Determine how many lines in the entries below include "type". The reply should be that number and nothing else.

*DATA IN THIS EXERCISE*:
⟨

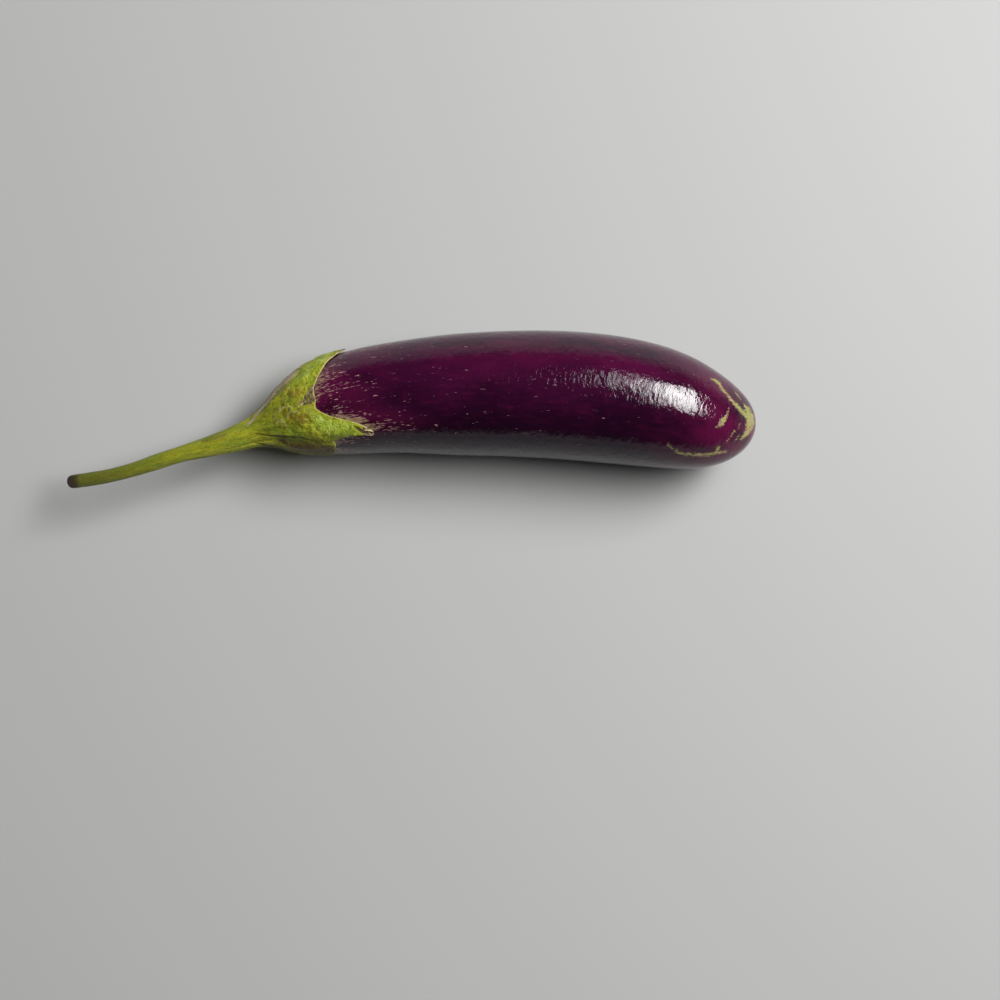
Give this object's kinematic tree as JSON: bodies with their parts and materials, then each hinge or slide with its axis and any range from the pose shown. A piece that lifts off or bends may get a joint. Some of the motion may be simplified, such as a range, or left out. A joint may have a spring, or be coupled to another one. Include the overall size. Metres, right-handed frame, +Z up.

⟩
⟨

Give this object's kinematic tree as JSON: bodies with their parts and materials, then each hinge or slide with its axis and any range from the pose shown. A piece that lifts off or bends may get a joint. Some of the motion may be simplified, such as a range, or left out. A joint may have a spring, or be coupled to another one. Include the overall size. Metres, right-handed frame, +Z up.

⟩
⟨

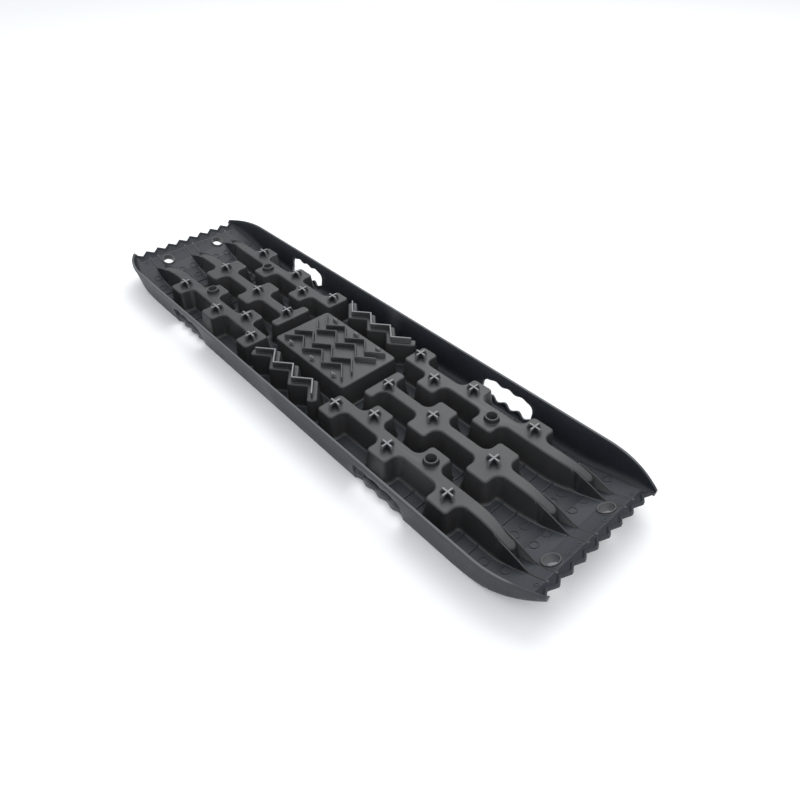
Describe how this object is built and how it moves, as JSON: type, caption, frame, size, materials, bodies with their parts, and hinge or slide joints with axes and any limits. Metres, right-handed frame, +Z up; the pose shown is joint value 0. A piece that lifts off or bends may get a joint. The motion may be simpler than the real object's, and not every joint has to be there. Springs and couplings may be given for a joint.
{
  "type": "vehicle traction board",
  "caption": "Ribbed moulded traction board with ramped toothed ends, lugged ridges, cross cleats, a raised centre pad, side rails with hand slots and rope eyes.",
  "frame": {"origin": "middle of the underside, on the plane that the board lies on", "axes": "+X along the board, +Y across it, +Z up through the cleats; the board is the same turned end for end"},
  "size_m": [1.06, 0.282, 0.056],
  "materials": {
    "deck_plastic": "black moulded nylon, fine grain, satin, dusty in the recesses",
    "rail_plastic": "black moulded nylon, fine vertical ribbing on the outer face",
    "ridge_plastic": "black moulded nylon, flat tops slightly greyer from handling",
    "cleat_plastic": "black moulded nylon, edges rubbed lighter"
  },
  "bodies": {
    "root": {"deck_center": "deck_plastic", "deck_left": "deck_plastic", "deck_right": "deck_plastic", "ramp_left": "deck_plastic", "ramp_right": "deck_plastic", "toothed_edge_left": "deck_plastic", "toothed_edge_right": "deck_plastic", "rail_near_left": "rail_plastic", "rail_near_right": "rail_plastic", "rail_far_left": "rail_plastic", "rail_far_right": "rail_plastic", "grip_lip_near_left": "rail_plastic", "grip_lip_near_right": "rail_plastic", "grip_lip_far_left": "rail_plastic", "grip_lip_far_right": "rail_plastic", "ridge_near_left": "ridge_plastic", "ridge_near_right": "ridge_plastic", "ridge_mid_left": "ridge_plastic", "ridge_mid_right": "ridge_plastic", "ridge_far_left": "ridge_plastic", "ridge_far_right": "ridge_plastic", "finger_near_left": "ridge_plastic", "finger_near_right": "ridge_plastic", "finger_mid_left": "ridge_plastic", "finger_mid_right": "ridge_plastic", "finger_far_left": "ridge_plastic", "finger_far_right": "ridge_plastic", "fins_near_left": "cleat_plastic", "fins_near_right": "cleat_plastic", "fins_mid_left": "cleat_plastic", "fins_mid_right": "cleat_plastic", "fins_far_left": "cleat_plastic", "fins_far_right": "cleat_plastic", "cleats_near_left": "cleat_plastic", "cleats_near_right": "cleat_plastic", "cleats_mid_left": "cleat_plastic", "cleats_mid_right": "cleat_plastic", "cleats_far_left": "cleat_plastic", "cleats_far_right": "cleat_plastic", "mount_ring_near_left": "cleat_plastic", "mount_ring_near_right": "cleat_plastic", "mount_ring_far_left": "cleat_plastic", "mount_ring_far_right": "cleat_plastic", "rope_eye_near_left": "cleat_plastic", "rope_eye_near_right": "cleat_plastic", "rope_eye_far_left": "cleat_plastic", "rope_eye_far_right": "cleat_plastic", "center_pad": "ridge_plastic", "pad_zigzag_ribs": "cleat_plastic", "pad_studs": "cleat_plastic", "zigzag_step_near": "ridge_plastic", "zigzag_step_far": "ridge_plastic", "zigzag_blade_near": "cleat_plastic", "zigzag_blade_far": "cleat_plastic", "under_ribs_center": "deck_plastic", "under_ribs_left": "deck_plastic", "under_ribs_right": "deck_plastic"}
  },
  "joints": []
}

⟩

*RESPONSE TO THIS EXERCISE*:
2